Assumptions are a part of everyday life. They transform and mold our decisions, interactions, and views of people and the world. In Butler’s Clay’s Ark, these judgements are made in what seems to be every aspect of the book. To start superficially, Blake, Rane, and Kerry were chosen as spreadable subjects for the sometimes-lethal disease. Why? Well the society of infected people made assumptions about Blake being a doctor with wealth and “knowledge” and decided that he would be a better carrier than someone from what Butler calls the “sewers.” An assumption that he would be a perfect subject to spread the disease because he could handle it better. How can one assume that because he went to school longer to be a doctor and was white that he would be a better carrier? Butler pushes not only the reader’s assumptions but the characters’ assumptions from the book as well. A stereotype that even caught me on the first read even though it’s proven that the virus shows no prejudice in it’s victims.
At the beginning of Clay’s Ark Rane and Kerry were almost immediately identified in their race, half black, and in conjunction readers assumed Blake wasn’t a racist man. I mean he couldn’t be right? How could a father of two black children possibly be racist? As easy as that assumption was, we must not exclude to notice that the disease carriers were racist in their choosing of the girls, waiting to test out different people to see who fared better after infection. Using their race as an excuse to further their knowledge of the disease was prevalent from the first chapter. This also appears in Washington’s Medical Apartheid, where black people, usually slaves, at the time of slavery were being used and abused to extract medical knowledge. Washington also notes that doctors even displayed their bodies being surgically operated on in front of an audience of people. Once black lives being unwillingly chosen to benefit the “greater” knowledge of others.
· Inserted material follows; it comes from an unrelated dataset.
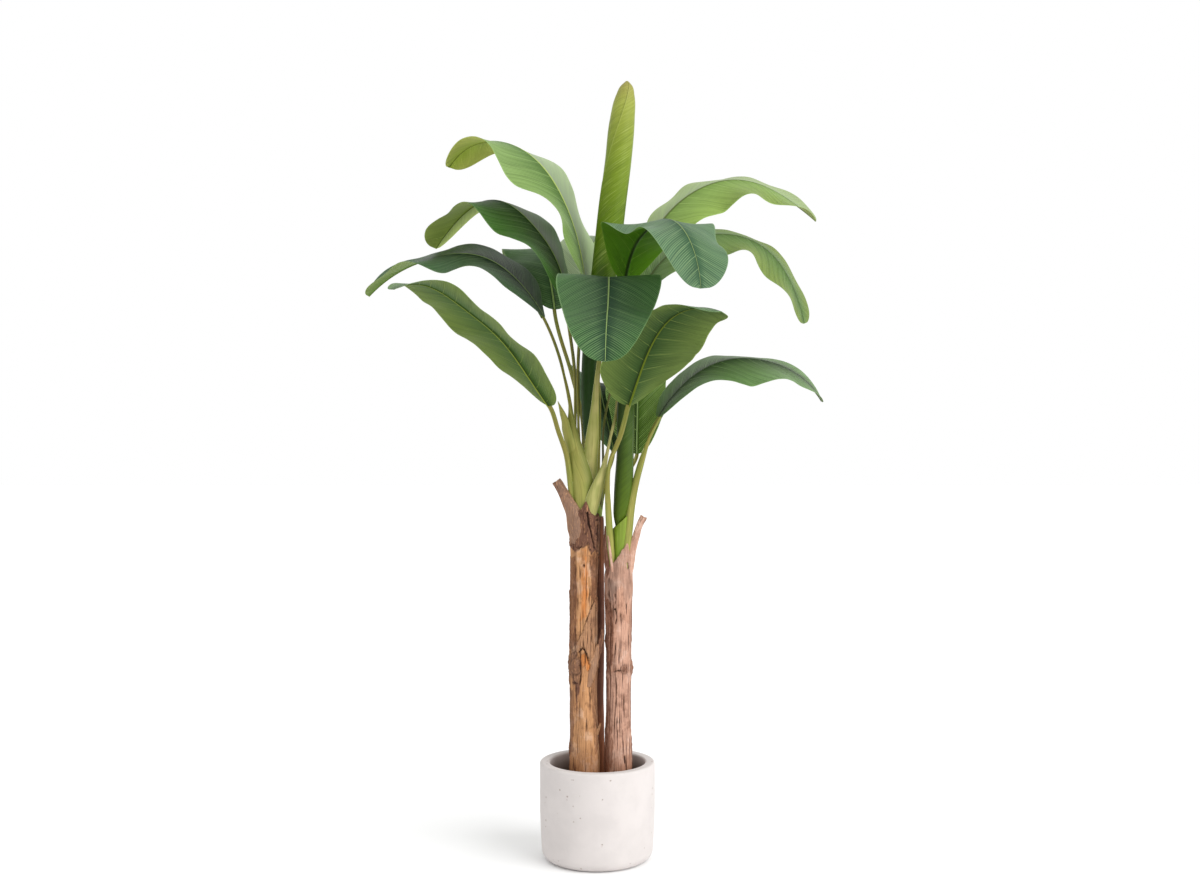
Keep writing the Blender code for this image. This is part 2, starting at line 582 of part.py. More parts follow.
def main():
    """Builds the whole plant."""
    clear_scene()
    plant = new_collection("potted_banana_plant")
    tools = new_collection("cutters")
    tools.hide_render = True
    build_pot(plant, surface("cement", CEMENT, 0.80))
    build_soil(plant, tools, surface("soil", EARTH, 0.95))
    for side in TRUNKS:
        build_trunk(side, plant, tools, surface("bark " + side, DARK_BARK if side == "back" else BARK, 0.85))
    for side in TRUNKS:
        build_crown(side, plant, tools, surface("sheath " + side, SHEATH, 0.50))
    for name, leaf in LEAVES.items():
        build_leaf(name, leaf, plant, surface(name.replace("_", " "), LEAF_GREENS[LEAF_TINTS[name]], 0.45))
    for name, roll in ROLLS.items():
        colour = YOUNG_GREEN if name == "rolled_leaf_tall" else DEEP_GREEN
        build_roll(name, roll, plant, surface(name.replace("_", " "), colour, 0.45))


main()
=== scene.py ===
"""Potted banana plant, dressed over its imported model.

Metres, +Z up, the front towards -Y. Compass angles are in degrees from +X towards +Y.
Every piece is worked out at its own place, so each object stays at the origin, unturned.
"""
import json
import math

import bpy
import numpy as np
from bpy.props import FloatProperty, FloatVectorProperty, IntProperty, PointerProperty
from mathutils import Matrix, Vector


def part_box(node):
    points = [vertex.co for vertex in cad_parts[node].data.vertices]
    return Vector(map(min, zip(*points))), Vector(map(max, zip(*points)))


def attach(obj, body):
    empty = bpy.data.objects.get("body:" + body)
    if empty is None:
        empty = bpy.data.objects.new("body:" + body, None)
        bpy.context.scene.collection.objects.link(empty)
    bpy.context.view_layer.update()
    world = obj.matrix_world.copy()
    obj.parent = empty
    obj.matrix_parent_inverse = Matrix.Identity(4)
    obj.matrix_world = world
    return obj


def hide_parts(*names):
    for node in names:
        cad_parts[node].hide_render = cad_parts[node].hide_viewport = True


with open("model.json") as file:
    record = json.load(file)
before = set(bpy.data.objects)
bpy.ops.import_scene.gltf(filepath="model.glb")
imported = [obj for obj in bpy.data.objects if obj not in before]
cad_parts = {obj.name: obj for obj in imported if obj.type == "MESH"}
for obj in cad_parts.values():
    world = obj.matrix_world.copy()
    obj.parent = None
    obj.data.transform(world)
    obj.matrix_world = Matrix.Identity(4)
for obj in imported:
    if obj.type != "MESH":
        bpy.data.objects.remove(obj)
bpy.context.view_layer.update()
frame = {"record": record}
POT_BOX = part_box("pot")

bl_info = {
    "name": "Potted Banana Plant",
    "version": (1, 0, 0),
    "blender": (4, 5, 0),
    "location": "View3D > Sidebar > Banana Plant",
    "description": "Builds a potted banana plant with bark, sheaths, veined leaves and a cement pot",
    "category": "Add Mesh",
}

# The random tables reach up to this height
NOISE_TOP = 2.2

# Broad sheaths bend round a crown's core of this radius
CROWN_RADIUS = 0.030

# Trunks: axis, radius, socket, rim, how far the rim rises towards one side, peaks of the rim (compass angle,
# height, half width in degrees), and how much the trunk is thicker at each height, all in metres
TRUNKS = {
    "left": dict(
        axis=(-0.031, 0.0), radius=0.0312, bore=0.0272, rim=0.796, rise=0.003, rise_to=-150, seed=11,
        peaks=((-82, 0.026, 17), (-112, 0.006, 20), (60, 0.01, 30)), shape=((0.05, 0.003), (0.2, 0.0034),
        (0.3, 0.001), (0.39, 0.0), (0.45, 0.0012), (0.52, -0.0004), (0.65, 0.0), (0.73, 0.0016),
        (0.8, 0.0012))),
    "right": dict(
        axis=(0.049, 0.0), radius=0.0292, bore=0.0252, rim=0.698, rise=0.042, rise_to=-5, seed=23,
        peaks=((-25, 0.006, 14), (150, 0.012, 25)), shape=((0.05, 0.003), (0.2, 0.0026), (0.29, 0.0012),
        (0.37, -0.0006), (0.43, 0.0008), (0.5, 0.0), (0.56, 0.0014), (0.62, 0.003), (0.66, 0.0024),
        (0.72, 0.0012))),
    "back": dict(
        axis=(-0.002, 0.07), radius=0.0172, bore=0.0138, rim=0.784, rise=0.005, rise_to=-60, seed=37,
        detail=0.6, peaks=(), shape=((0.05, 0.001), (0.3, 0.0), (0.5, 0.0008), (0.78, 0.0))),
}

# Knots on the bark: compass angle, height, half width, half height, and how far each stands out
KNOTS = {
    "left": (
        (-122, 0.447, 0.012, 0.018, 0.0042),
        (-178, 0.452, 0.01, 0.016, 0.002),
        (-172, 0.255, 0.006, 0.014, 0.0028),
        (70, 0.52, 0.016, 0.022, 0.003),
        (140, 0.33, 0.012, 0.018, 0.0026),
    ),
    "right": (
        (-14, 0.441, 0.008, 0.017, 0.0058),
        (-168, 0.503, 0.009, 0.016, 0.004),
        (-6, 0.262, 0.008, 0.02, 0.002),
        (-62, 0.44, 0.01, 0.01, 0.0016),
        (95, 0.48, 0.013, 0.02, 0.0032),
    ),
    "back": (
        (-60, 0.42, 0.006, 0.012, 0.0015),
    ),
}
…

In Butler’s Clay’s Ark, it seems Blake is just starting to get a taste of what black people might be facing in society’s judgmental eye when he is chosen by the infected people in connection with his daughters. He may have thought he knew what they were facing beforehand but when he is captured, Blake is most certainly learning what it feels like to be judged on his superficial appearance and he is clearly resentful of the infected people for it. The girls are asked about their race multiples times in the book as if they couldn’t possibly be Blake’s daughters. Butler states, “What kind of cradles have you been robbing, Doc?” The demeaning tone of this quote is undeniably racist and so is the infected man Eli. The subtle detail of Eli calling him Doc attempts to place him on a social pedestal above his daughters as if they couldn’t possibly have a father that’s a doctor.
I think the irony in this racism and particular choosing of people to infect is that those infected with the organism came together to combat the assumptions that others might make about them. Especially how others might view their children where Butler states, “What in hell was going to happen to a kid who ran around on all fours? A freak who could not hide his strangeness.” This is a hypocritical way of thinking since they attempt to convince others to give the infected people a chance and get defensive when questioned about their physical appearance, yet Eli clearly struggles accepting his own son Jacob. The infected people also contradict themselves by picking Blake to be infected because they believed he would be the best carrier possible based on socially constructed opinions of more education equaling a better life and overall better person. A strange judgement for people who want to delve past the physical appearance and be accepted for the people they are. Not only does Butler do her job to push the reader’s character building passed the superficial, but the reader must also do their job in identifying the assumptions they made and realize they may be just as imperfect as the characters in the book.